The verdict
The Bible never states how many Magi (wise men) visited Jesus. The number three is a Western Christian tradition that derived from the three categories of gifts they brought — gold, frankincense, and myrrh — but Matthew’s text never says one Magus per gift.
Matthew 2:1 (BSB): After Jesus was born in Bethlehem in Judea, in the days of King Herod, magi from the east arrived in Jerusalem, asking, ‘Where is He who has been born King of the Jews?’
The Greek is magoi apo anatolōn — magi from the east. Plural, but no number specified. The text could have given a number; it doesn’t.
What Matthew 2 actually says
Matthew 2:1-12 is the only Gospel passage that mentions the Magi. The Lukan birth narrative — shepherds, manger, angels — is in a different Gospel and does not include them. The narrative gives:
- That they came from the east (likely Persia or Babylon based on the term magoi)
- That they followed a star
- That they arrived in Jerusalem, met Herod, then were directed to Bethlehem
- That they presented three categories of gifts: gold, frankincense, and myrrh (Matthew 2:11)

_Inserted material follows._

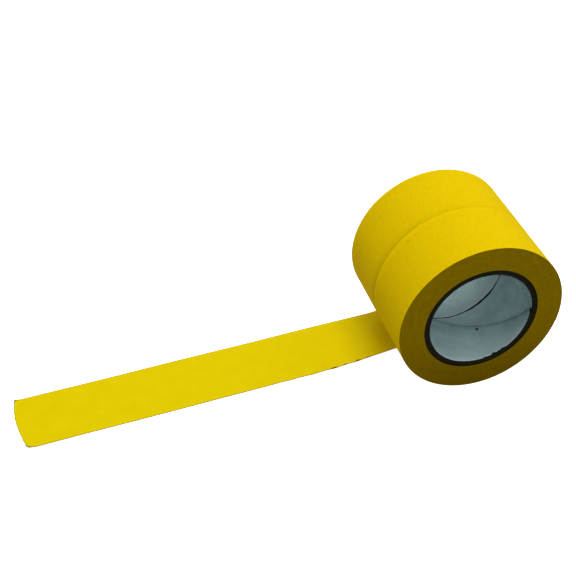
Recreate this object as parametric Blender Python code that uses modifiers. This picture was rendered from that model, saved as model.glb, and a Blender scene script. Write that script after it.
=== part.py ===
"""Two rolls of creped paper masking tape on 76 mm board cores, stood side by side on their treads,
with a strip of tape pulled out along the floor from under the rear roll.

Metres, +Z up. Both rolls turn about one line along Y, the front roll's face looks along -Y and the
strip runs along -X. The origin is the middle of the whole model's footprint, on the floor.
"""

import math

import bmesh
import bpy

MM = 0.001

# Driving dimensions of a roll
TAPE_WIDTH = 50.0 * MM
ROLL_RADIUS = 61.3 * MM
BORE_RADIUS = 38.25 * MM
WINDING_EDGE_EASE = 0.25 * MM

# Driving dimensions of the core: one paper liner inside, board plies round it, all helically wound
LINER_THICKNESS = 0.35 * MM
BOARD_THICKNESS = 0.65 * MM
BOARD_PLIES = 4
CORE_RECESS = 0.5 * MM
SEAM_PITCH = 152.0 * MM
SEAM_WIDTH = 0.5 * MM

# Driving dimensions of the pulled-out strip
STRIP_REACH = 320.7 * MM
STRIP_SLANT = math.radians(4.25)
STRIP_THICKNESS = 0.3 * MM
STRIP_END_BOW = 3.0 * MM
PEEL_CURL = 6.0 * MM
BEND_REACH = 90.0 * MM

# Where the strip's near and far edges leave the roll, turned up from the floor, and reach the floor
NEAR_PEEL_ANGLE = math.radians(26.0)
FAR_PEEL_ANGLE = math.radians(16.0)
NEAR_LANDING = 86.0 * MM
FAR_LANDING = 46.0 * MM

# Clearances
GLUE_GAP = 0.3 * MM
ROLL_GAP = 0.3 * MM
PEEL_GAP = 0.3 * MM
WEB_GAP = 0.3 * MM
CUT_MARGIN = 1.0 * MM

# Where each core's liner seam starts, turned from the +X side towards the floor
SEAM_START = {"front": math.radians(-4.0), "rear": math.radians(-160.0)}

# Facets of the turned pieces: the same count everywhere keeps the gaps between them even
RING_STEPS = 64
EASE_STEPS = 1
SEAM_STEPS = 20
CURVE_STEPS = 12
FLAT_STEPS = 2
TAIL_STEPS = 10
ACROSS_STEPS = 8

CORE_LENGTH = TAPE_WIDTH - 2.0 * CORE_RECESS
SEAM_STAGGER = 2.0 * math.pi / (BOARD_PLIES + 1)
REAR_ROLL_OFFSET = TAPE_WIDTH + ROLL_GAP
HALF_STEP = math.pi / RING_STEPS


def core_outer_radius():
    """Outside of the last board ply."""
    return BORE_RADIUS + LINER_THICKNESS + BOARD_PLIES * (GLUE_GAP + BOARD_THICKNESS)


def strip_end_point(across):
    """Point on the cut free end, measured from the line where the rear roll meets the floor."""
    bow = STRIP_END_BOW * (1.0 - (2.0 * across / TAPE_WIDTH) ** 2)
    along = STRIP_REACH / math.cos(STRIP_SLANT) + bow
    x = -along * math.cos(STRIP_SLANT) - across * math.sin(STRIP_SLANT)
    y = -along * math.sin(STRIP_SLANT) + across * math.cos(STRIP_SLANT)
    return x, y


def strip_side_y(x, across):
    """Sideways place of the slanted strip's point at x."""
    return x * math.tan(STRIP_SLANT) + across / math.cos(STRIP_SLANT)


def strip_lines():
    """Places across the tape's width, from its near edge to its far edge."""
    return [TAPE_WIDTH * (step / ACROSS_STEPS - 0.5) for step in range(ACROSS_STEPS + 1)]


# Footprint: from the farthest point of the free end to the rolls' far side
FAR_LEFT = min(strip_end_point(across)[0] for across in strip_lines())
AXIS_X = -(FAR_LEFT + ROLL_RADIUS) / 2.0
FRONT_FACE_Y = -(REAR_ROLL_OFFSET + TAPE_WIDTH) / 2.0
REAR_FACE_Y = FRONT_FACE_Y + REAR_ROLL_OFFSET


def srgb(red, green, blue):
    """Linear colour of an 8-bit sRGB one."""
    def linear(value):
        value = value / 255.0
        return value / 12.92 if value <= 0.04045 else ((value + 0.055) / 1.055) ** 2.4
    return (linear(red), linear(green), linear(blue), 1.0)


def plain_material(name, colour, roughness):
    material = bpy.data.materials.new(name)
    material.use_nodes = True
    shader = material.node_tree.nodes["Principled BSDF"]
    shader.inputs["Base Color"].default_value = colour
    shader.inputs["Roughness"].default_value = roughness
    shader.inputs["Metallic"].default_value = 0.0
    return material


def new_collection(name):
    collection = bpy.data.collections.new(name)
    bpy.context.scene.collection.children.link(collection)
    return collection


def new_object(name, mesh, collection, parent=None, material=None):
    obj = bpy.data.objects.new(name, mesh)
    collection.objects.link(obj)
    obj.parent = parent
    if material is not None:
        mesh.materials.append(material)
    return obj


def new_empty(name, collection, location, rotation=(0.0, 0.0, 0.0)):
    empty = new_object(name, None, collection)
    empty.location = location
    empty.rotation_euler = rotation
    return empty


def profile_mesh(name, points, turn, closed):
    """Flat outline of (radius, height) points, stood on its edge and turned about Z."""
    corners = [(r * math.cos(turn), r * math.sin(turn), z) for r, z in points]
    edges = [(i, i + 1) for i in range(len(corners) - 1)]
    if closed:
        edges.append((len(corners) - 1, 0))
    mesh = bpy.data.meshes.new(name)
    mesh.from_pydata(corners, edges, [])
    return mesh


def ring(name, inner, outer, length, ease, collection, parent, material):
    """Turned ring about its parent's Z, whose flats touch the inner and outer radii.

    A flat, not an edge, faces the floor, so the ring stands still on it.
    """
    flats = 1.0 / math.cos(HALF_STEP)
    half = length / 2.0
    corners = [(outer, half), (outer, -half), (inner, -half), (inner, half)]
    signs = [(-1, -1), (-1, 1), (1, 1), (1, -1)]
    outline = []
    for number, ((radius, height), (out, up)) in enumerate(zip(corners, signs)):
        if ease <= 0.0:
            outline.append((radius * flats, height))
            continue
        for step in range(EASE_STEPS + 1):
            angle = math.pi / 2.0 * step / EASE_STEPS
            if number % 2:
                angle = math.pi / 2.0 - angle
            r = radius + out * ease * (1.0 - math.sin(angle))
            z = height + up * ease * (1.0 - math.cos(angle))
            outline.append((r * flats, z))
    mesh = profile_mesh(name, outline, HALF_STEP, closed=True)
    obj = new_object(name, mesh, collection, parent, material)
    screw = obj.modifiers.new("turn", "SCREW")
    screw.axis = "Z"
    screw.angle = 2.0 * math.pi
    screw.steps = RING_STEPS
    screw.render_steps = RING_STEPS
    screw.use_merge_vertices = True
    screw.merge_threshold = 0.00001
    screw.use_smooth_shade = True
    return obj


def seam_cutter(name, inner, outer, start, collection, parent):
    """Helical ribbon that parts one ply along its seam, from one end of the core to the other."""
    length = CORE_LENGTH + 2.0 * CUT_MARGIN
    turn_per_length = 2.0 * math.pi / SEAM_PITCH
    points = [(inner - CUT_MARGIN, 0.0), (outer + CUT_MARGIN, 0.0)]
    mesh = profile_mesh(name, points, start - CUT_MARGIN * turn_per_length, closed=False)
    obj = new_object(name, mesh, collection, parent)
    obj.location.z = -length / 2.0
    screw = obj.modifiers.new("helix", "SCREW")
    screw.axis = "Z"
    screw.angle = length * turn_per_length
    screw.screw_offset = length
    screw.steps = SEAM_STEPS
    screw.render_steps = SEAM_STEPS
    screw.use_smooth_shade = False
    wall = obj.modifiers.new("width", "SOLIDIFY")
    wall.thickness = SEAM_WIDTH
    wall.offset = 0.0
    obj.hide_render = True
    obj.display_type = "WIRE"
    return obj


def ply(name, inner, thickness, seam, collection, cutters, parent, material):
    """One helically wound layer of the core, open along its butt seam."""
    outer = inner + thickness
    obj = ring(name, inner, outer, CORE_LENGTH, 0.0, collection, parent, material)
    cutter = seam_cutter(name + "_seam", inner, outer, seam, cutters, parent)
    cut = obj.modifiers.new("seam", "BOOLEAN")
    cut.operation = "DIFFERENCE"
    cut.solver = "EXACT"
    cut.object = cutter
    return obj


def build_core(side, collection, cutters, parent, liner_material, board_material):
    seam = SEAM_START[side]
    ply(side + "_core_liner", BORE_RADIUS, LINER_THICKNESS, seam,
        collection, cutters, parent, liner_material)
    inner = BORE_RADIUS + LINER_THICKNESS + GLUE_GAP
    for number in range(1, BOARD_PLIES + 1):
        ply(f"{side}_core_board_ply_{number}", inner, BOARD_THICKNESS, seam + number * SEAM_STAGGER,
            collection, cutters, parent, board_material)
        inner += BOARD_THICKNESS + GLUE_GAP


def build_roll(side, middle_y, collection, cutters, materials):
    """One roll: its core, and the tape wound on it. Its empty is on the line that it turns about."""
    axis = new_empty(side + "_roll_axis", collection, (AXIS_X, middle_y, ROLL_RADIUS),
                     (-math.pi / 2.0, 0.0, 0.0))
    build_core(side, collection, cutters, axis, materials["liner"], materials["board"])
    ring(side + "_tape_winding", core_outer_radius() + GLUE_GAP, ROLL_RADIUS, TAPE_WIDTH,
         WINDING_EDGE_EASE, collection, axis, materials["tape"])


def sheet(name, steps, place, collection, parent, material):
    """Thin web of tape: place(t, across) gives its underside, t from its roll end to its free end."""
    mesh = bpy.data.meshes.new(name)
    grid = bmesh.new()
    bmesh.ops.create_grid(grid, x_segments=steps, y_segments=ACROSS_STEPS, size=1.0)
    for vertex in grid.verts:
        from_roll = (1.0 - vertex.co.x) / 2.0
        across = vertex.co.y * TAPE_WIDTH / 2.0
        vertex.co = place(from_roll, across)
    grid.to_mesh(mesh)
    grid.free()
    mesh.shade_smooth()
    obj = new_object(name, mesh, collection, parent, material)
    wall = obj.modifiers.new("thickness", "SOLIDIFY")
    wall.thickness = STRIP_THICKNESS
    wall.offset = 1.0
    return obj


def bend_place(t, across):
    """From the peel line up the rear roll's flank, over a small curl and down to the floor.

    The far edge leaves the roll lower and lands sooner than the near edge, so the web is twisted.
    """
    near = 0.5 - across / TAPE_WIDTH
    peel = FAR_PEEL_ANGLE + near * (NEAR_PEEL_ANGLE - FAR_PEEL_ANGLE)
    landing = FAR_LANDING + near * (NEAR_LANDING - FAR_LANDING)
    radius = ROLL_RADIUS / math.cos(HALF_STEP) + PEEL_GAP + STRIP_THICKNESS
    start = (-radius * math.sin(peel), ROLL_RADIUS - radius * math.cos(peel))
    leave = (-PEEL_CURL * math.cos(peel), PEEL_CURL * math.sin(peel))
    step = t * (CURVE_STEPS + FLAT_STEPS)
    t = min(step / CURVE_STEPS, 1.0)
    keep_start = 2.0 * t ** 3 - 3.0 * t ** 2 + 1.0
    keep_leave = t ** 3 - 2.0 * t ** 2 + t
    keep_land = t ** 3 - t ** 2
    x = keep_start * start[0] - (1.0 - keep_start) * landing
    x += keep_leave * leave[0] - keep_land * (landing + start[0])
    x -= max(step - CURVE_STEPS, 0.0) / FLAT_STEPS * (BEND_REACH - landing)
    z = keep_start * start[1] + keep_leave * leave[1]
    return x, strip_side_y(x, across), z


def tail_place(t, across):
    """Flat on the floor, from the end of the bend to the bowed free end."""
    start_x = -BEND_REACH - WEB_GAP
    start_y = strip_side_y(start_x, across)
    end_x, end_y = strip_end_point(across)
    return start_x + t * (end_x - start_x), start_y + t * (end_y - start_y), 0.0


def build_strip(collection, materials):
    """The web between the rear roll and the free end, in two pieces: the one that stays beside the
    roll, and the one that is drawn along the floor. Their empty is where the roll meets the floor."""
    path = new_empty("strip_path", collection, (AXIS_X, REAR_FACE_Y + TAPE_WIDTH / 2.0, 0.0))
    sheet("rear_tape_peel_bend", CURVE_STEPS + FLAT_STEPS, bend_place, collection, path, materials["tape"])
    sheet("rear_tape_tail", TAIL_STEPS, tail_place, collection, path, materials["strip"])


for old in list(bpy.data.objects):
    bpy.data.objects.remove(old, do_unlink=True)

parts = new_collection("masking_tape_rolls")
cutters = new_collection("masking_tape_cutters")
finishes = {
    "tape": plain_material("creped_tape_back", srgb(232, 196, 4), 0.6),
    "strip": plain_material("tape_adhesive_side", srgb(226, 201, 2), 0.45),
    "liner": plain_material("white_liner_paper", srgb(196, 206, 206), 0.7),
    "board": plain_material("grey_core_board", srgb(52, 48, 30), 0.85),
}
build_roll("front", FRONT_FACE_Y + TAPE_WIDTH / 2.0, parts, cutters, finishes)
build_roll("rear", REAR_FACE_Y + TAPE_WIDTH / 2.0, parts, cutters, finishes)
build_strip(parts, finishes)
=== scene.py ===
"""Two rolls of yellow creped masking tape, stood side by side on their treads, with a strip of tape
pulled out along the floor from under the rear roll. Everything is placed in the CAD model's frame.
"""
import math

import bpy
import numpy as np
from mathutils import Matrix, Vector


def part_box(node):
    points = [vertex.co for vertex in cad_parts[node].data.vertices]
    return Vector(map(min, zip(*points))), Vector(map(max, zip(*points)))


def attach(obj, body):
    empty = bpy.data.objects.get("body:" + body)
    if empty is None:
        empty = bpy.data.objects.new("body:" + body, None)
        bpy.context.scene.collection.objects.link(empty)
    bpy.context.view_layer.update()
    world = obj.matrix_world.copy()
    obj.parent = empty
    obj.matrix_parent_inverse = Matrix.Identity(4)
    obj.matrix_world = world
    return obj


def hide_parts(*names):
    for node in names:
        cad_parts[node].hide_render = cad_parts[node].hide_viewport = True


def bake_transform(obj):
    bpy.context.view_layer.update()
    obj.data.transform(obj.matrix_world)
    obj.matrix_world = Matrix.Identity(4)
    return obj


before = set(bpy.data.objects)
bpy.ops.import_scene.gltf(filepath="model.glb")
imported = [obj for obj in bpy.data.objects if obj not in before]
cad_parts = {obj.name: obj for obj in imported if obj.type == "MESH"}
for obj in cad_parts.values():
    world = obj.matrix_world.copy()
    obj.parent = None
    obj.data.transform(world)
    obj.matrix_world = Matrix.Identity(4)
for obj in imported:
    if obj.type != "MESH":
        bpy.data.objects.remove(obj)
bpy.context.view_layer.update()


# The front roll's wound tape
# About 150 turns of creped paper tape, 0.125 mm thick, wound tight on the core and slit to 50 mm.
# The slit faces show the turns as fine rings, and the outermost turn ends in a torn edge.
MM = 0.001
RING_STEPS = 288
winding_low, winding_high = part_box("front_tape_winding")
roll_radius = (winding_high.z - winding_low.z) / 2
tape_width = winding_high.y - winding_low.y
front_axis = Vector(((winding_low.x + winding_high.x) / 2, winding_low.y, roll_radius))
winding_bore = 42.45 * MM
turn_step = 0.2 * MM
face_steps = 34
tread_steps = 40


def from_angle(angle, at):
    """How far an angle is from another, between half a turn back and half a turn on."""
    return (angle - at + math.pi) % (2 * math.pi) - math.pi


def linear(code):
    """Linear colour of an sRGB hex code."""
    parts = [int(code[i:i + 2], 16) / 255 for i in (1, 3, 5)]
    parts = [c / 12.92 if c <= 0.04045 else ((c + 0.055) / 1.055) ** 2.4 for c in parts]
    return (*parts, 1.0)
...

- That they were warned in a dream not to return to Herod and left by another route
The number of visitors is not stated.
Eastern Christian traditions
Eastern and Oriental Orthodox traditions have historically named twelve Magi. This number appears in some Syriac Christian sources, in some Armenian traditions, and is implied in some Eastern liturgical commemorations. The twelve corresponds to the symbolic number of the tribes of Israel and the apostles.
The Western Christian fixation on three is a later artistic and liturgical development, propelled by the three-gifts reading.
The names
The names Caspar, Melchior, and Balthasar appear in sources from around the fifth to sixth century CE — centuries after the events described. The Excerpta Latina Barbari (a Latin translation of an earlier Greek chronicle) is among the earliest witnesses to these names. From sources of this period the names entered Western Christian liturgical commemoration (the Feast of the Epiphany) and visual art.
None of these names appears in the Bible.
”Three Kings”
The Magi are sometimes called kings in Christian tradition (e.g., the hymn We Three Kings of Orient Are, 1857). They are not called kings in Matthew. Magoi refers to priestly astrologers, not royalty. The king-attribution developed in medieval Western Christian art and hymnody, partly through readings of Old Testament passages (Psalm 72:10, Isaiah 60:3) that mention kings bringing gifts to a divinely-favoured ruler. These OT passages, applied retrospectively to the Magi, generated the three kings tradition. Matthew’s text does not call them kings.
Houses, not stables
Matthew 2:11 specifies on coming to the house [oikia], they saw the Child with His mother Mary. The Magi visit a house. The stable / manger setting comes from Luke 2:7’s manger (Greek phatnē) — and that narrative does not include the Magi. The two birth narratives are not synchronised on timing or setting; the Magi may have visited Jesus when he was already a young child rather than a newborn (Matthew 2:16 has Herod killing children aged two and under, suggesting the Magi’s visit was up to two years after the birth).
The popular nativity-scene image of shepherds and Magi together at a stable harmonises two Gospel narratives that the texts themselves do not combine.